El Muro de las Lamentaciones, en torno al año 1900.
Que esta posición no incluía odio en modo alguno, se traduce en el reproche que hace a quienes alababan a los judíos cuando eran capitalistas, pero los atacan ahora que son bolcheviques. No es su caso: «Existen buenos, honorables y magnánimos judíos de todos los tipos y rangos, hay muchos de ellos entre mis propios amigos a los que me siento profundamente ligado como pertenecientes a mi mismo rango«. Pero para Chesterton es vital «reconocer la realidad de los problemas judíos», y «pretender que no existe el problema es precipitar la reacción de una impaciencia racional que, desgraciadamente, solo se puede expresar en la forma irracional del antisemitismo«.
Justo lo que él quería evitar. No solo en Inglaterra.

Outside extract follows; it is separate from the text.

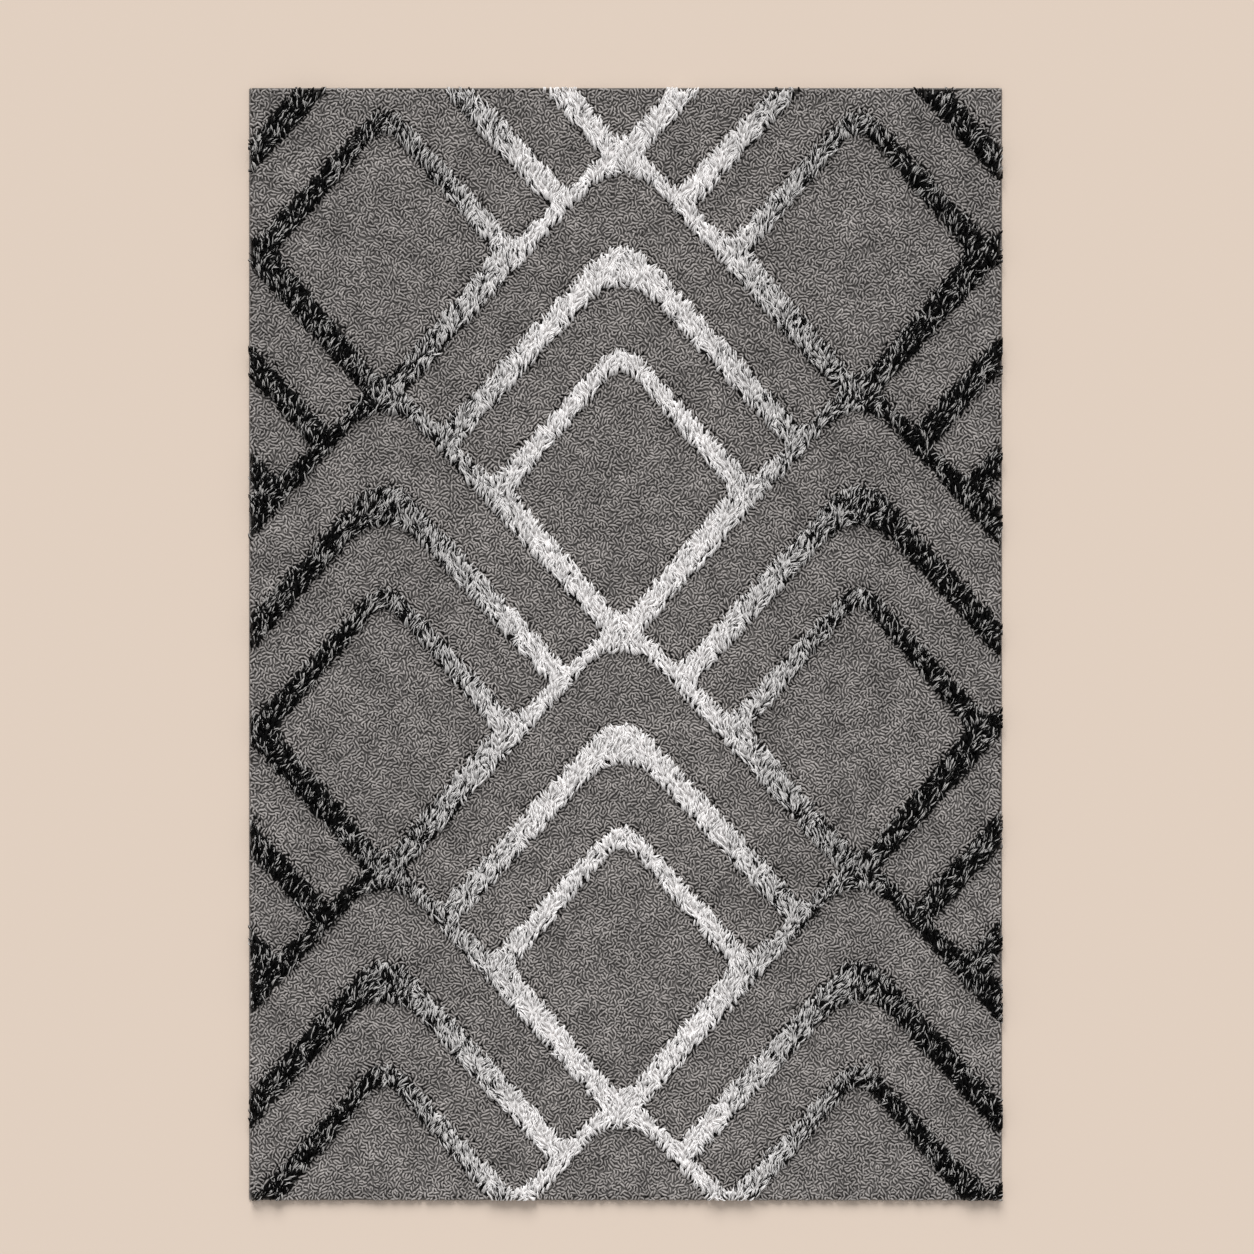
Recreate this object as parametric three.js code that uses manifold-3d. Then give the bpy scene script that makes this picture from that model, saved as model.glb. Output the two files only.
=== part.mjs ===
// Area rug, 1.60 m by 2.36 m, with a high-low pile: a low grey ground pile and, standing above it, a raised
// pattern of bands. The bands draw a lattice of overlapping diamonds, and each diamond holds two chevrons.
// Under the pile lie the ground cloth, a latex coat and a secondary backing. Each long side is overcast
// round a cord, and each end is closed with a folded tape.
//
// Millimetres. +X runs across the rug, +Y along it towards the head end, where the chevrons point, and +Z is
// up. The origin is the middle of the underside, which lies on the floor.
import * as THREE from "three";
import { mergeVertices } from "three/addons/utils/BufferGeometryUtils.js";
import Module from "manifold-3d";

const wasm = await Module();
wasm.setup();

// ---- Driving dimensions ----
const RUG = { width: 1600, length: 2362 };
const THICKNESS = { backing: 1, latex: 1, cloth: 1.5, roots: 1 };
const PILE_HEIGHT = { low: 12, high: 22 }; // above the ground cloth
const SERGING = { radius: 3, bore: 1.9, cord: 1.6, sides: 16 };
const TAPE = { thickness: 1, underLeg: 35, overLeg: 5 };
const GAP = 0.3; // between neighbouring pieces of pile, and between layers and their edging

// One diamond of the pattern. Diamonds stand in columns half a repeat apart, and every other column is
// half a repeat lower. The middle crossing is where four diamonds meet, nearest the middle of the rug.
const REPEAT = { x: 1006, y: 1011 };
const MIDDLE_CROSSING = { x: -7.5, y: 30 };

// The grey fields of one diamond, from its centre: the right half of each outline, as corners with their
// radii, starting on the axis. The left half is its mirror image.
const FIELDS = {
  outer: [[0, 512, 96], [460, 0, 5], [385, -75, 6], [0, 346, 76]],
  middle: [[0, 270, 92], [351, -114, 8], [273, -180, 8], [0, 116, 51]],
  heart: [[0, 65, 30], [231, -207, 20], [0, -484, 26]],
};
const CHORD = { longest: 26, fewest: 2 }; // how a round corner is faceted
const CROSSING_CUT = { across: 110, along: 130 }; // reaches just past the raised pile of a crossing

// ---- Heights and places that follow ----
const Z = { latex: THICKNESS.backing };
Z.cloth = Z.latex + THICKNESS.latex;
Z.pile = Z.cloth + THICKNESS.cloth;
Z.roots = Z.pile + THICKNESS.roots;
Z.low = Z.pile + PILE_HEIGHT.low;
Z.high = Z.pile + PILE_HEIGHT.high;
const HALF_WIDTH = RUG.width / 2;
const HALF_LENGTH = RUG.length / 2;
const CLOTH_X = HALF_WIDTH - 2 * SERGING.radius - GAP; // edge of the layers beside the serging
const CLOTH_Y = HALF_LENGTH - TAPE.thickness - GAP; // end of the layers inside the tape's fold
const PILE_Y = HALF_LENGTH - TAPE.overLeg - GAP;
const BACKING_Y = HALF_LENGTH - TAPE.underLeg - GAP;

// ---- Outlines ----
/** Both halves of an outline given as its right half, in order round it. */
function wholeOutline(half) {
  const mirrored = half.filter(([x]) => x > 0).map(([x, y, r]) => [-x, y, r]).reverse();
  return [...half, ...mirrored];
}

/** Where the line through a with direction u meets the line through b with direction v. */
function meet(a, u, b, v) {
  const along = b.clone().sub(a).cross(v) / u.cross(v);
  return a.clone().addScaledVector(u, along);
}

/** A clockwise outline of [x, y, radius] corners grown outwards by a margin, or shrunk by a negative one. */
function grownCorners(corners, margin) {
  const points = corners.map(([x, y]) => new THREE.Vector2(x, y));
  const count = points.length;
  const sides = points.map((point, i) => {
    const along = points[(i + 1) % count].clone().sub(point).normalize();
    const outwards = new THREE.Vector2(-along.y, along.x);
    return { start: point.clone().addScaledVector(outwards, margin), along };
  });
  return corners.map(([, , radius], i) => {
    const before = sides[(i + count - 1) % count];
    const after = sides[i];
    const bulges = before.along.cross(after.along) < 0;
    const point = meet(before.start, before.along, after.start, after.along);
    return { point, radius: Math.max(0, radius + (bulges ? margin : -margin)) };
  });
}

/** The points of one rounded corner: an arc that touches both of its sides. */
function cornerPoints(previous, corner, next) {
  const { point, radius } = corner;
  const back = previous.point.clone().sub(point).normalize();
  const ahead = next.point.clone().sub(point).normalize();
  const half = Math.acos(THREE.MathUtils.clamp(back.dot(ahead), -1, 1)) / 2;
  if (radius < GAP) return [point];
  const centre = back.clone().add(ahead).normalize().multiplyScalar(radius / Math.sin(half)).add(point);
  const from = back.multiplyScalar(radius / Math.tan(half)).add(point).sub(centre);
  const turn = Math.PI - 2 * half;
  const steps = Math.max(CHORD.fewest, Math.round((radius * turn) / CHORD.longest));
  const side = from.cross(ahead.clone().multiplyScalar(radius / Math.tan(half)).add(point).sub(centre));
  return Array.from({ length: steps + 1 }, (_, i) =>
    from.clone().rotateAround(new THREE.Vector2(), (Math.sign(side) * turn * i) / steps).add(centre));
}

/** The shape of a rounded outline, grown by a margin and moved to a diamond's centre. */
function roundedShape(half, margin, centre) {
  const corners = grownCorners(wholeOutline(half), margin);
  const count = corners.length;
  const points = corners.flatMap((corner, i) =>
    cornerPoints(corners[(i + count - 1) % count], corner, corners[(i + 1) % count]));
  return new THREE.Shape(points.map((point) => point.add(new THREE.Vector2(centre.x, centre.y))));
}

// ---- Solids ----
/** A closed three.js geometry as a solid that can be joined and cut. */
function solidOf(geometry) {
  geometry.deleteAttribute("normal");
  geometry.deleteAttribute("uv");
  const merged = mergeVertices(geometry);
  const vertProperties = merged.getAttribute("position").array;
  const triVerts = new Uint32Array(merged.index.array);
  return new wasm.Manifold(new wasm.Mesh({ numProp: 3, vertProperties, triVerts }));
}

/** A solid as a three.js geometry. */
function geometryOf(solid) {
  const { vertProperties, triVerts } = solid.getMesh();
  const geometry = new THREE.BufferGeometry();
  geometry.setAttribute("position", new THREE.BufferAttribute(vertProperties, 3));
  geometry.setIndex(new THREE.BufferAttribute(triVerts, 1));
  geometry.computeVertexNormals();
  return geometry;
}

/** A shape in plan, standing between two heights. */
function standing(shape, bottom, top) {
  const depth = top - bottom;
  return new THREE.ExtrudeGeometry(shape, { depth, bevelEnabled: false }).translate(0, 0, bottom);
}

/** A sheet centred on the rug's middle, between two heights. */
function sheet(halfX, halfY, bottom, top) {
  return new THREE.BoxGeometry(2 * halfX, 2 * halfY, top - bottom).translate(0, 0, (bottom + top) / 2);
}

/** The solids of one outline of the pattern in every diamond, cut off at the pile's edge. */
function inEveryDiamond(half, margin, bottom, top) {
  const limits = solidOf(sheet(CLOTH_X, PILE_Y, bottom, top));
  return diamonds.flatMap(({ centre, column, row }) => {
    const whole = solidOf(standing(roundedShape(half, margin, centre), bottom, top));
    return whole.intersect(limits).decompose().map((solid) => ({ solid, column, row }));
  });
}

// ---- The pattern ----
const COLUMNS = ["far_left", "left", "centre", "right", "far_right"];
const ROWS = [-2, -1, 0, 1, 2];

/** The centre of every diamond that reaches the rug, with its column's name and its row from the head. */
const diamonds = COLUMNS.flatMap((column, c) => {
  const across = c - 2;
  const stagger = across % 2 ? 0 : REPEAT.y / 2;
  return ROWS.map((step) => ({
    x: MIDDLE_CROSSING.x + (across * REPEAT.x) / 2,
    y: MIDDLE_CROSSING.y + stagger - step * REPEAT.y,
  }))
    .filter(({ y }) => Math.abs(y) < HALF_LENGTH + REPEAT.y / 2)
    .map((centre, row) => ({ centre, column, row: row + 1 }));
});

/** A chevron of raised pile lies between the inner edge of one field and the outer edge of the next. */
function chevronOutline(outside, inside) {
  const [, , heel, crotch] = outside;
  const [apex, tip] = inside;
  const square = ([x, y]) => [x, y, 0];
  return [crotch, square(heel), square(tip), apex];
}
const CHEVRONS = {
  outer_chevron: chevronOutline(FIELDS.outer, FIELDS.middle),
  inner_chevron: chevronOutline(FIELDS.middle, FIELDS.heart),
};

/** Two thin cuts through each crossing of the lattice, so that each run between crossings is one piece. */
function crossingCuts() {
  const reaches = [[CROSSING_CUT.across, GAP], [GAP, CROSSING_CUT.along]];
  return diamonds.flatMap(({ centre }) => reaches.map(([width, length]) => {
    const cut = new THREE.BoxGeometry(width, length, 2 * Z.high);
    return solidOf(cut.translate(centre.x, centre.y - REPEAT.y / 2, Z.high));
  }));
}

/** The low grey pile: every field of every diamond, joined by the roots that run on under the bands. */
function groundPile() {
  const fields = Object.values(FIELDS).flatMap((half) => inEveryDiamond(half, -GAP / 2, Z.pile, Z.low));
  const roots = solidOf(sheet(CLOTH_X, PILE_Y, Z.pile, Z.roots));
  return fields.reduce((joined, { solid }) => joined.add(solid), roots);
}

/** The runs of raised pile that draw the lattice: all the raised pile that isn't a field or a chevron. */
function latticeRuns() {
  const openings = [...Object.values(FIELDS), ...Object.values(CHEVRONS)]
    .flatMap((half) => inEveryDiamond(half, GAP / 2, 0, 2 * Z.high))
    .map(({ solid }) => solid);
  const band = solidOf(sheet(CLOTH_X, PILE_Y, Z.roots, Z.high));
  const runs = [...openings, ...crossingCuts()].reduce((left, cut) => left.subtract(cut), band).decompose();
  const middleOf = (solid) => {
    const { min, max } = solid.boundingBox();
    return { x: (min[0] + max[0]) / 2, y: (min[1] + max[1]) / 2 };
  };
  return runs
    .map((solid) => ({ solid, ...middleOf(solid) }))
    .sort((a, b) => Math.round((b.y - a.y) / (REPEAT.y / 4)) || a.x - b.x);
}

// ---- Materials ----
const material = (color, roughness) => new THREE.MeshStandardMaterial({ color, roughness, metalness: 0 });
const LOOK = {
  greyPile: material(0x77726f, 0.95),
  whitePile: material(0xdad7d5, 0.8),
  mixedPile: material(0x8c8987, 0.85),
  blackPile: material(0x1c1b1b, 0.8),
  backing: material(0xb7a88c, 0.95),
  latex: material(0xcfcabb, 0.7),
  cloth: material(0x9a958c, 0.95),
  serging: material(0x6b6663, 0.9),
  cord: material(0xc9c0ae, 0.9),
  tape: material(0x5f5b58, 0.9),
};

// ---- The rug ----
const rug = new THREE.Group();

/** Adds one named piece to the rug. */
function add(name, geometry, look) {
  const mesh = new THREE.Mesh(geometry, look);
  mesh.name = name;
  rug.add(mesh);
  return mesh;
}

function addLayers() {
  add("secondary_backing", sheet(CLOTH_X, BACKING_Y, 0, Z.latex), LOOK.backing);
  add("latex_coat", sheet(CLOTH_X, CLOTH_Y, Z.latex, Z.cloth), LOOK.latex);
  add("ground_cloth", sheet(CLOTH_X, CLOTH_Y, Z.cloth, Z.pile), LOOK.cloth);
}

/** A round bar along Y, or a tube if it has a bore. */
function bar(radius, bore) {
  const shape = new THREE.Shape().absarc(0, 0, radius, 0, 2 * Math.PI);
  if (bore) shape.holes.push(new THREE.Path().absarc(0, 0, bore, 0, 2 * Math.PI, true));
  const options = { depth: RUG.length, bevelEnabled: false, curveSegments: SERGING.sides };
  return new THREE.ExtrudeGeometry(shape, options).rotateX(-Math.PI / 2);
}

/** The overcast long sides: a cord along the edge, inside the wrapped yarn of the serging. */
function addSides() {
  for (const [side, sign] of [["left", -1], ["right", 1]]) {
    const place = [sign * (HALF_WIDTH - SERGING.radius), -HALF_LENGTH, SERGING.radius];
    add(`serging_${side}`, bar(SERGING.radius, SERGING.bore), LOOK.serging).position.set(...place);
    add(`edge_cord_${side}`, bar(SERGING.cord), LOOK.cord).position.set(...place);
  }
}

/** The tape folded round each end: a wide leg under the rug, and a narrow one over the ground cloth. */
function addTapes() {
  const { thickness, underLeg, overLeg } = TAPE;
  const top = Z.pile + thickness;
  const profile = new THREE.Shape([
    [0, 0], [underLeg, 0], [underLeg, thickness], [thickness, thickness],
    [thickness, Z.pile], [overLeg, Z.pile], [overLeg, top], [0, top],
  ].map(([x, y]) => new THREE.Vector2(x, y)));
  for (const [end, sign] of [["head", 1], ["foot", -1]]) {
    const tape = new THREE.ExtrudeGeometry(profile, { depth: 2 * CLOTH_X, bevelEnabled: false });
    const mesh = add(`hem_tape_${end}`, tape.rotateX(Math.PI / 2).rotateZ(-sign * Math.PI / 2), LOOK.tape);
    mesh.position.set(sign * CLOTH_X, sign * HALF_LENGTH, 0);
  }
}

/** The raised chevrons. One that the rug's end cuts in two is a pair of arms. */
function addChevrons() {
  const looks = { centre: LOOK.whitePile, left: LOOK.mixedPile, right: LOOK.mixedPile };
  for (const [kind, half] of Object.entries(CHEVRONS)) {
    const counts = {};
    for (const { solid, column, row } of inEveryDiamond(half, -GAP / 2, Z.roots, Z.high)) {
      const place = `${kind}_${column}_${row}`;
      counts[place] = (counts[place] ?? 0) + 1;
      const name = counts[place] > 1 ? `${place}_arm_${counts[place]}` : place;
      add(name, geometryOf(solid), looks[column] ?? LOOK.blackPile);
    }
  }
}

function addLattice() {
  latticeRuns().forEach(({ solid, x }, i) => {
    const look = Math.abs(x - MIDDLE_CROSSING.x) < REPEAT.x / 2 ? LOOK.whitePile : LOOK.blackPile;
    add(`lattice_run_${String(i + 1).padStart(2, "0")}`, geometryOf(solid), look);
  });
}

addLayers();
addSides();
addTapes();
add("ground_pile", geometryOf(groundPile()), LOOK.greyPile);
addChevrons();
addLattice();

export default rug;
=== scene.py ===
"""An area rug with a high-low pile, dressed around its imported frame.

The frame gives where the pattern, the layers and the edges lie. The pile is made here yarn by yarn: low
curled yarns in the grey fields, and long leaning strands in the raised bands, which change from white in the
middle of the rug to black at its sides. The layers below, the overcast sides and the taped ends are made as
cloth and yarn too. Everything is in metres: +X across the rug, +Y towards its head end, +Z up.
"""

import logging
import math
from dataclasses import dataclass, field
from enum import Enum

import bpy
import numpy as np
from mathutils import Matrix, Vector
from mathutils.kdtree import KDTree


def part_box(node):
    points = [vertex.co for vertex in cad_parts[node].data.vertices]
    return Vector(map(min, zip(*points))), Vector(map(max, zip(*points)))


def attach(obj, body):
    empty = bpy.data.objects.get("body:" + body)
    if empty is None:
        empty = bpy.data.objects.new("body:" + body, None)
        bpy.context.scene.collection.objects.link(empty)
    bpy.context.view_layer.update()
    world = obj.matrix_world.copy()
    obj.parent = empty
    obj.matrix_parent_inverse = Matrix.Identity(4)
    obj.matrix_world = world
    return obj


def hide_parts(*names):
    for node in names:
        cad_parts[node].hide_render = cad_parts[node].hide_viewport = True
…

También en la misma Tierra Santa que había conocido en su viaje, donde «el miedo hacia los judíos en Palestina, racional o no, es una cosa que debe ser combatida por la razón«.
«Cuanto más leo a Chesterton», afirma Melanie McDonagh en el Daily Telegraph, donde se opone a la beatificación, pero por otras razones, «más veo que no tuvo nunca nada que ver con el odio, salvo el odio a las ideas, y que evitó a cualquiera que abrigase odio étnico. Más aún, procuró defender con su pluma a las víctimas de esas ideas».
Un único recuerdo
A su regreso de Tierra Santa, Chesterton solo traía un recuerdo: un «anillo barato de metal colorido como cobre o bronce» con la palabra Jerusalén grabada en griego. Cuyo valor, explica, residía sobre todo en que no podía comprarse en el Strand, la gran calle comercial de Londres. Genio y figura.